### TASK TO CARRY OUT
Extract, without alteration, each line from the start of the listing to the line bearing "Vector = FreeCAD.Vector".

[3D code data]
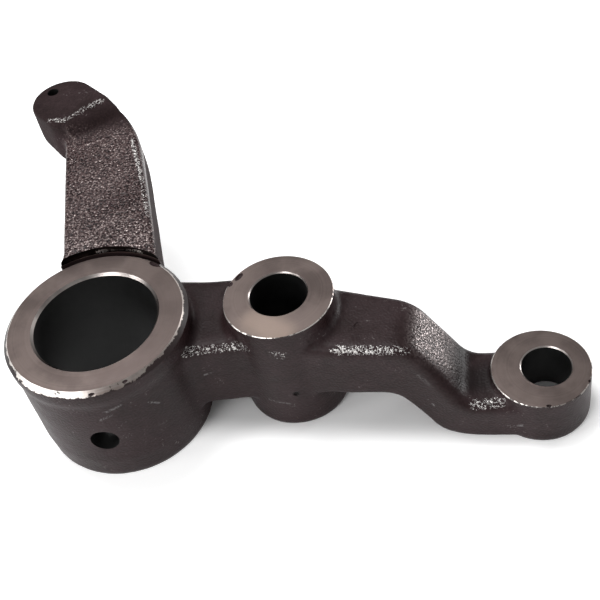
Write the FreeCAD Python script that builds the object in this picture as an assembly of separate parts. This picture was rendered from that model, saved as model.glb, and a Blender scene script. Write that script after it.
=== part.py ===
"""Steering arm: one casting with a king pin hub, a middle boss, a stepped bar and a rear stop arm.

The Z axis is the hub's axis, Z = 0 is the machined foot plane and the X axis runs through the end bore.
Every length is in millimetres and every angle is in degrees.
"""
import FreeCAD
import Part

import math
import os

Vector = FreeCAD.Vector

# Hub that turns on the king pin
HUB_RIM_OD = 82.0
HUB_WALL_OD = 80.4
HUB_FOOT_OD = 78.4
HUB_HEIGHT = 61.0
HUB_RIM_BAND = 7.0
HUB_RIM_EASE = 4.0
HUB_RIM_CHAMFER = 2.2
HUB_BORE = 55.0
HUB_BORE_CHAMFER = 1.6

# Cross hole for the lock pin in the hub's front wall
LOCK_HOLE = 12.5
LOCK_HOLE_Z = 28.0
LOCK_HOLE_ANGLE = -83.9

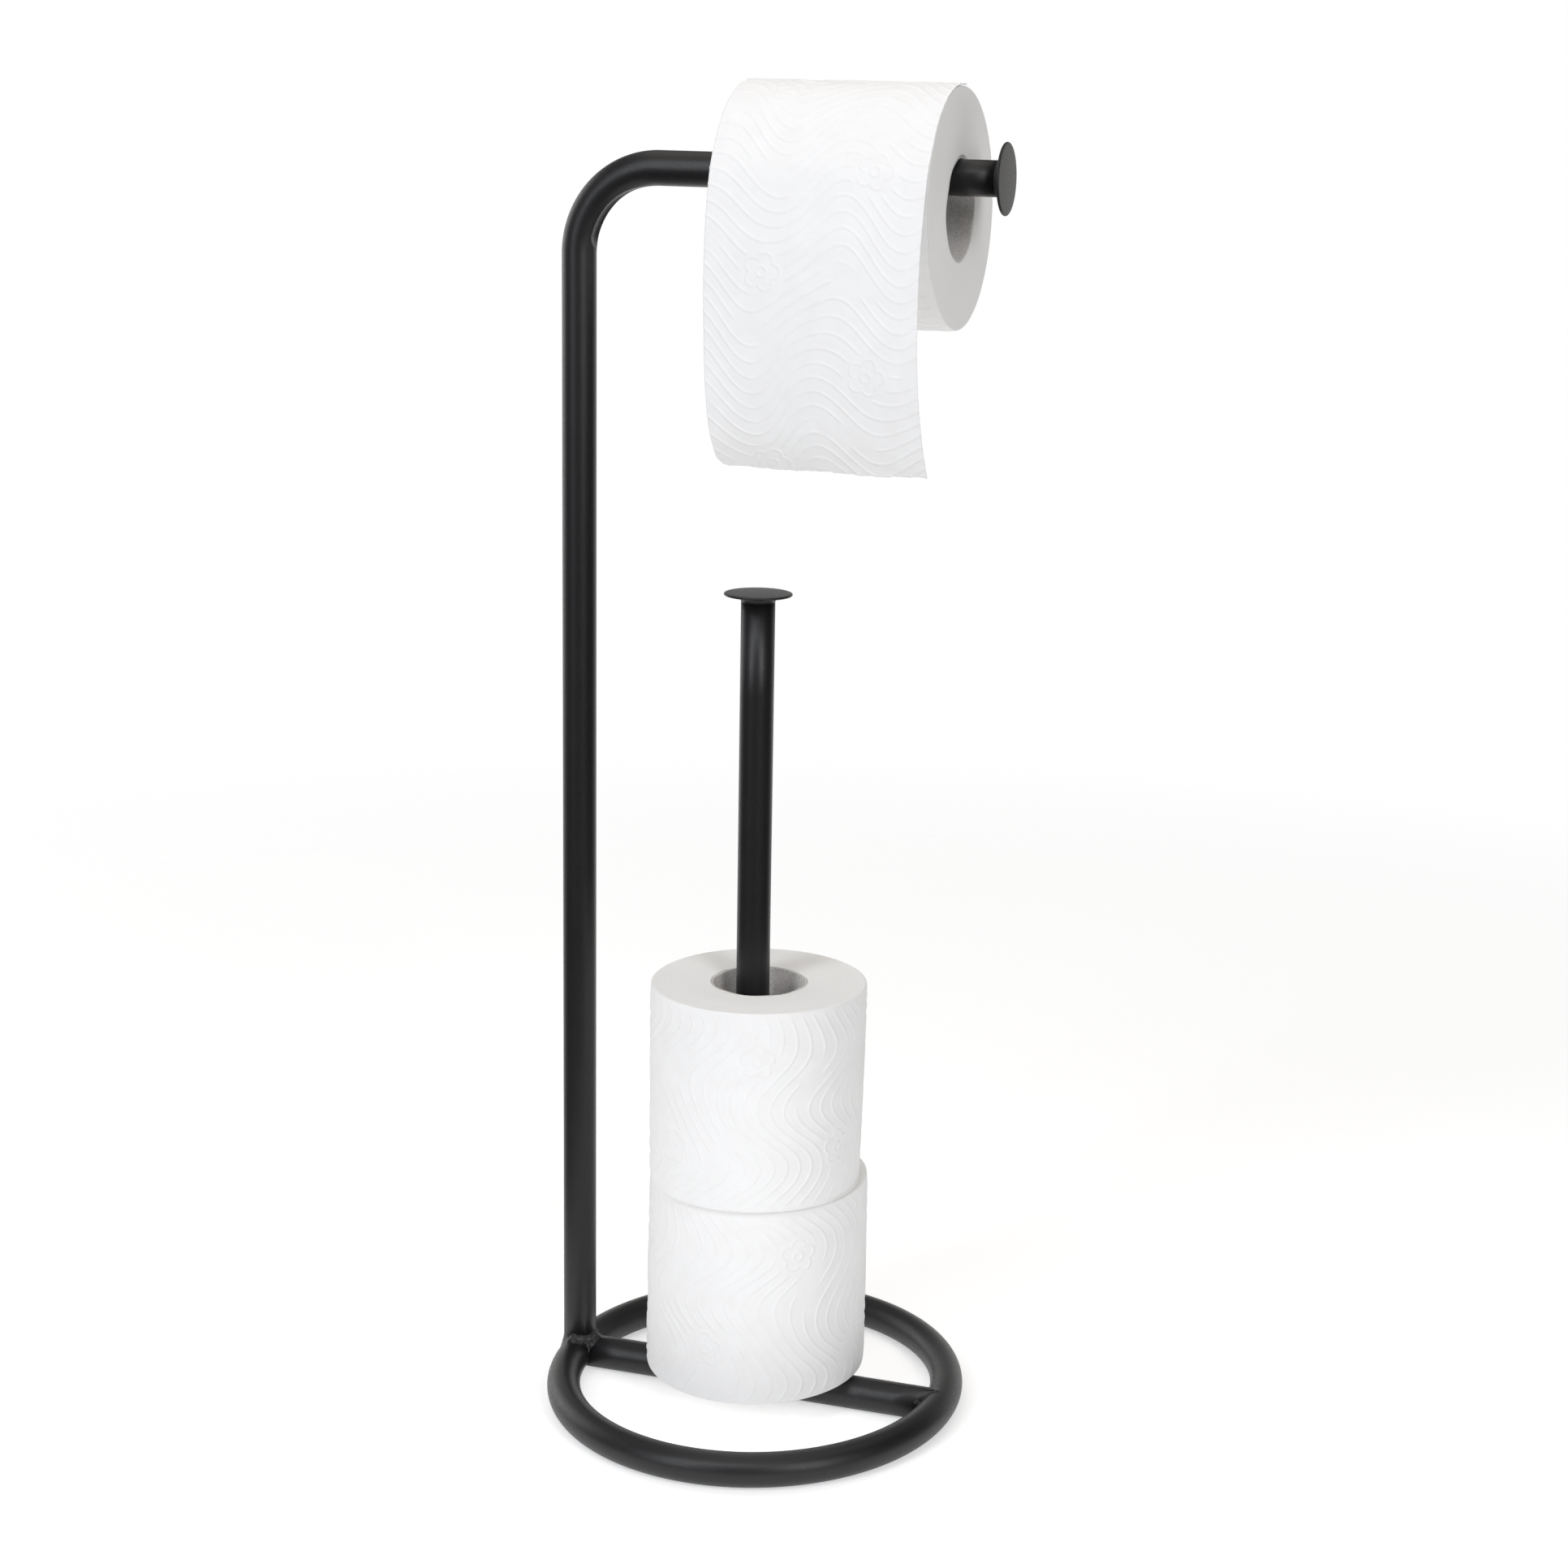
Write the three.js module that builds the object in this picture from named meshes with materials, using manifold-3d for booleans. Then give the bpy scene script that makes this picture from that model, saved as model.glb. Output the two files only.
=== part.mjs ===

### OUTPUT FOR THIS TASK
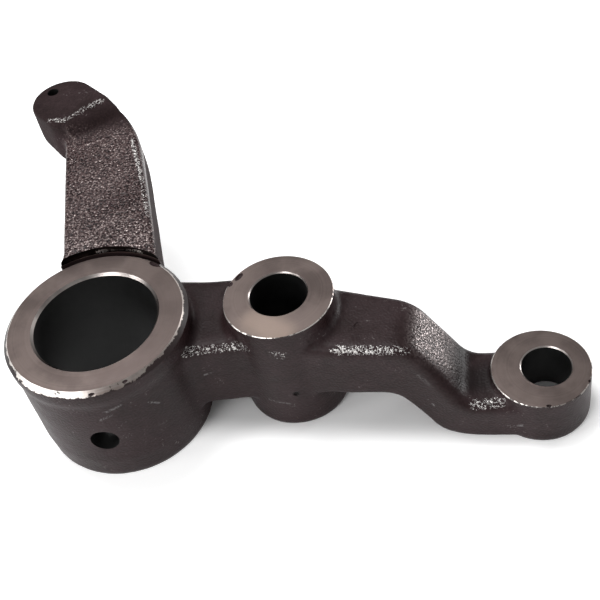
Write the FreeCAD Python script that builds the object in this picture as an assembly of separate parts. This picture was rendered from that model, saved as model.glb, and a Blender scene script. Write that script after it.
=== part.py ===
"""Steering arm: one casting with a king pin hub, a middle boss, a stepped bar and a rear stop arm.

The Z axis is the hub's axis, Z = 0 is the machined foot plane and the X axis runs through the end bore.
Every length is in millimetres and every angle is in degrees.
"""
import FreeCAD
import Part

import math
import os

Vector = FreeCAD.Vector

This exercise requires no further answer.